= Haffkine Institute =

Bio-medical research centre in Mumbai, India

The Haffkine Institute for Training, Research and Testing is located in Parel in Mumbai (Bombay), India. It was established on 10 August 1899 by Dr. Waldemar Mordechai Haffkine, as a bacteriology research centre called the "Plague Research Laboratory". It now offers various basic and applied bio-medical science services. The Institute opened a museum on its premises in March 2014 to showcase Haffkine's research and developments in microbiology and chart the history of the institute. The Institute received ISO 9001:2008 certification in 2012.

The Institute now serves as a teaching institution in the field of biomedical sciences and is affiliated to the University of Mumbai for M.Sc (Microbiology, Applied Biology and Organic Chemistry), Ph.D. (Microbiology) and M.D (P.S.M.) degree programs. In addition, the Institute undertakes specialized testing assignments and projects for pharmaceutical and other health-related products. The Institute conducts research in the improvement of the foot-and-mouth disease vaccine, surveillance and microbiological analysis of typhoid, prevalence of drug resistance in bacteria, studies of infections occurring in AIDS patients, and the development of newer chemotherapeutic agents to combat microbial and zoonotic infections.

== History ==
Dr. Waldemar Haffkine, an orthodox Jewish Ukrainian (born: Odessa, Russian Empire) scientist assigned by the Pasteur Institute to work in India, is recognized as the microbiologist who first developed and used vaccines against cholera and bubonic plague. In October 1896, an epidemic of bubonic plague struck Bombay (now Mumbai) and the government asked Haffkine to help. He embarked upon the development of a vaccine in a makeshift laboratory in a corridor of Grant Medical College. In three months of persistent work (one of his assistants experienced a nervous breakdown, two others quit), a form of vaccine was ready for human trials. On 10 January 1897, Haffkine tested it on himself. The vaccines that Haffkine prepared had remarkable results.

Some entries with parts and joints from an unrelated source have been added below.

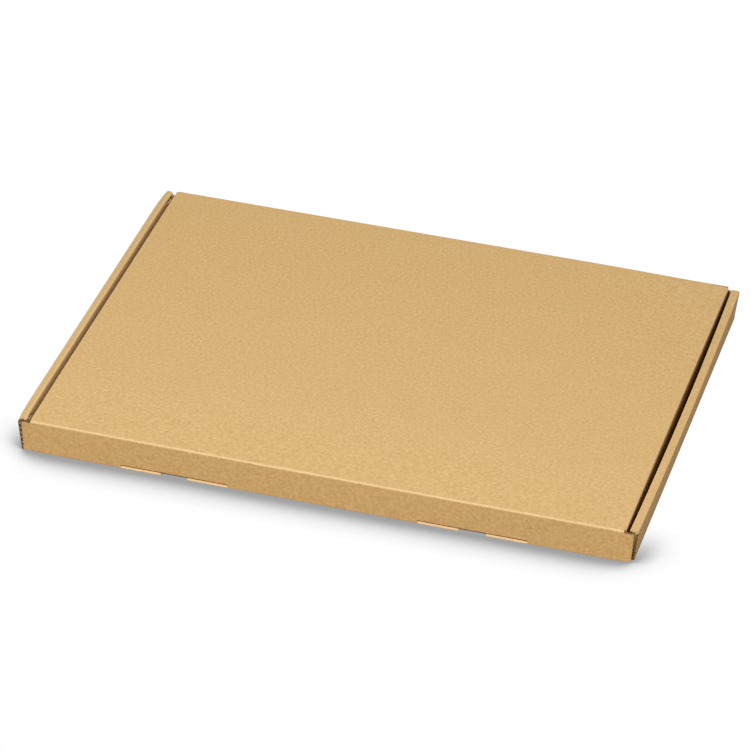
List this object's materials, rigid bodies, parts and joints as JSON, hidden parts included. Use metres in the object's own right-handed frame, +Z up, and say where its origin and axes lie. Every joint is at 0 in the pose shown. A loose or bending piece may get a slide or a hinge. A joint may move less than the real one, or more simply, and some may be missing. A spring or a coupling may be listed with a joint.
{
  "type": "flat mailer box",
  "caption": "Shallow folded mailer box of kraft corrugated board, with rolled-over side walls, locking tongues and a hinged tuck-in lid.",
  "frame": {"origin": "on the floor under the middle of the box's footprint, tongues included", "axes": "+X along the hinge fold (the long side), +Y from the hinge wall to the front wall, +Z up"},
  "size_m": [0.342, 0.2522, 0.02],
  "materials": {
    "tray_board": "uncoated brown kraft liner, matte, finely mottled",
    "lid_board": "uncoated brown kraft liner, matte, finely mottled"
  },
  "bodies": {
    "tray": {"tray": "tray_board"},
    "lid": {"lid": "lid_board"}
  },
  "joints": [
    {"name": "lid_hinge", "type": "hinge", "parent": "tray", "child": "lid", "pos_m": [0, -0.1231, 0.01925], "axis": [1, 0, 0], "range_deg": [0, 180]}
  ]
}
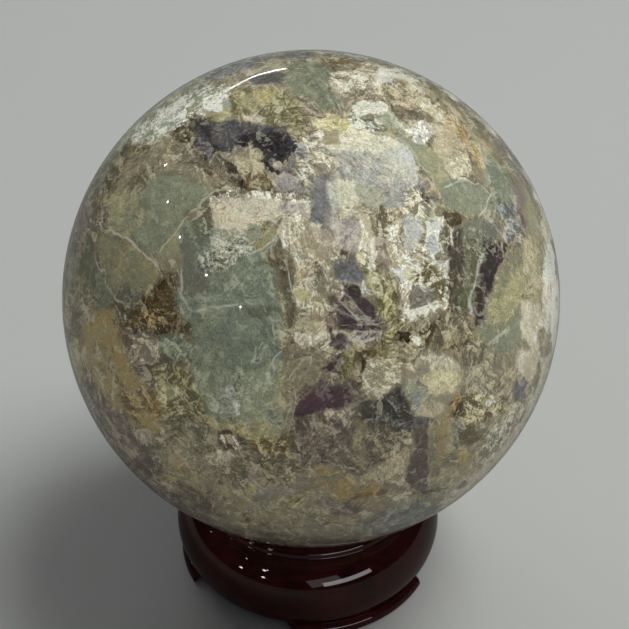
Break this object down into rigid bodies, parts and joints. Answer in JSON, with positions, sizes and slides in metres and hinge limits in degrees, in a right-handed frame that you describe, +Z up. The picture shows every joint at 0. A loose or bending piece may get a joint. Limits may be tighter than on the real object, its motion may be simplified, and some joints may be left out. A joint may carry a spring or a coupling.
{
  "type": "fluorite sphere on a stand",
  "caption": "Polished ball of banded fluorite resting in the dished seat of a low turned rosewood ring stand with carved feet.",
  "frame": {"origin": "centre of the stand's footprint, on the surface it stands on, straight below the middle of the ball", "axes": "+Z up, -Y towards the side that the picture shows, +X to the picture's right"},
  "size_m": [0.1, 0.1, 0.1184],
  "materials": {
    "fluorite": "polished",
    "rosewood": "gloss"
  },
  "bodies": {
    "root": {"fluorite_sphere": "fluorite", "rosewood_stand": "rosewood"}
  },
  "joints": []
}
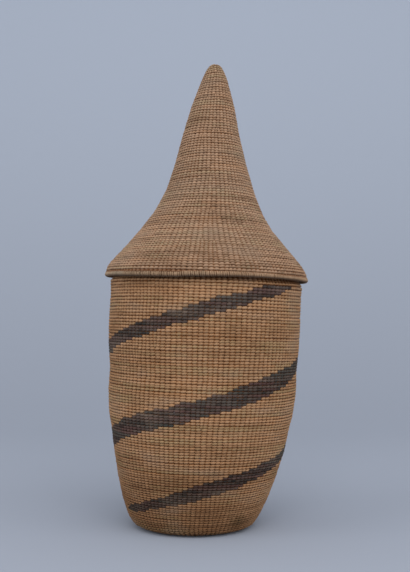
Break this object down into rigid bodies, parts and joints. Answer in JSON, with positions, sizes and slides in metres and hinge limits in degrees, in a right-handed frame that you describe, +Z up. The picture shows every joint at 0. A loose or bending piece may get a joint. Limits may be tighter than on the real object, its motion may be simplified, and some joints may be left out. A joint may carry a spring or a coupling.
{
  "type": "lidded basket",
  "caption": "Tall twined storage basket with a bellied body, dark spiral stripes and a flared, pointed lift-off lid on a rolled rim.",
  "frame": {"origin": "middle of the flat underside of the base, on the surface that the basket stands on", "axes": "+Z up; the pictured front faces -Y, with +X to its right"},
  "size_m": [0.1198, 0.12, 0.2715],
  "materials": {
    "natural_weave": "matte",
    "dyed_weave": "matte",
    "lid_weave": "matte",
    "rim_binding": "matte",
    "stick_ends": "matte"
  },
  "bodies": {
    "basket": {"base_start": "stick_ends", "base_weave": "natural_weave", "wall_weave": "natural_weave", "dark_stripe_front": "dyed_weave", "dark_stripe_back": "dyed_weave", "mouth_rim_core": "stick_ends", "mouth_rim_binding": "rim_binding"},
    "lid": {"lid_rim_core": "stick_ends", "lid_rim_binding": "rim_binding", "lid_weave": "lid_weave", "lid_tip_start": "lid_weave"}
  },
  "joints": [
    {"name": "lid_lift", "type": "slide", "parent": "basket", "child": "lid", "axis": [0.038, -0.016, 0.9992], "range_m": [0, 0.15]}
  ]
}
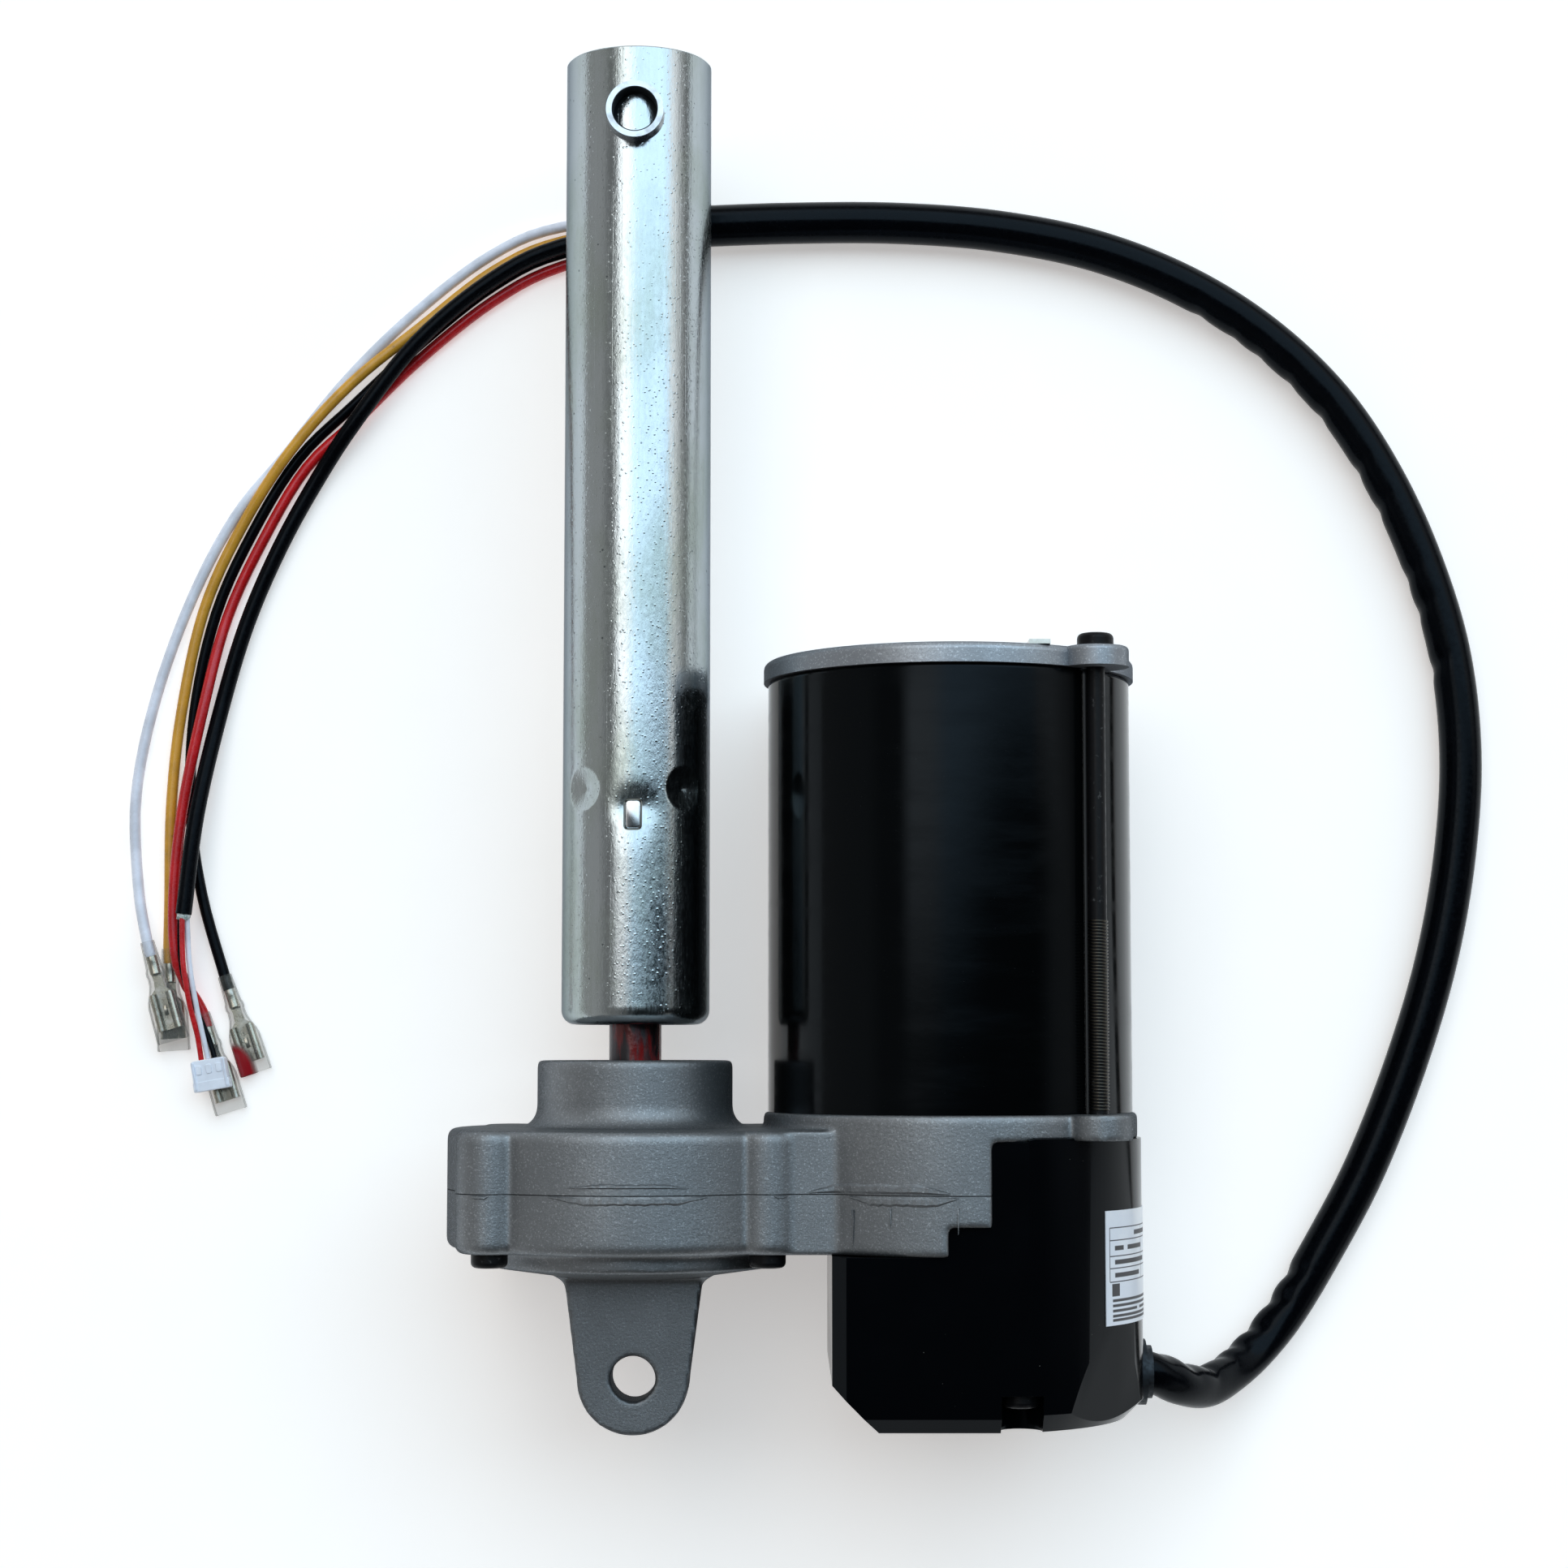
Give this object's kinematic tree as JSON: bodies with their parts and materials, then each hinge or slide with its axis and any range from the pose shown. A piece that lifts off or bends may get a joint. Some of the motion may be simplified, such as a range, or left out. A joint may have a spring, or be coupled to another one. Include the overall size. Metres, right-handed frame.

Frederick Percival Mackie served as director from 1923–31.

===Sans Pareil===
Sans Pareil was once the official residence of the governor of Bombay. This mansion, which was originally a Jesuit chapel, was built as part of the Jesuit monastery on Parel Island in 1673. William Hornby (1771–1784) was the first governor to take up residence at the mansion. The governor's residence moved to its present site on Malabar Hill in 1883 and the property was used by the Bombay Presidency Recorders. Haffkine moved into the building to set up the "Plague Research Laboratory" in 1899, the laboratory being formally opened by the then governor of Bombay, Lord Sandhurst. The Institute was renamed "Bombay Bacteriology Laboratory" in 1906 and finally as "Haffkine Institute" in 1925.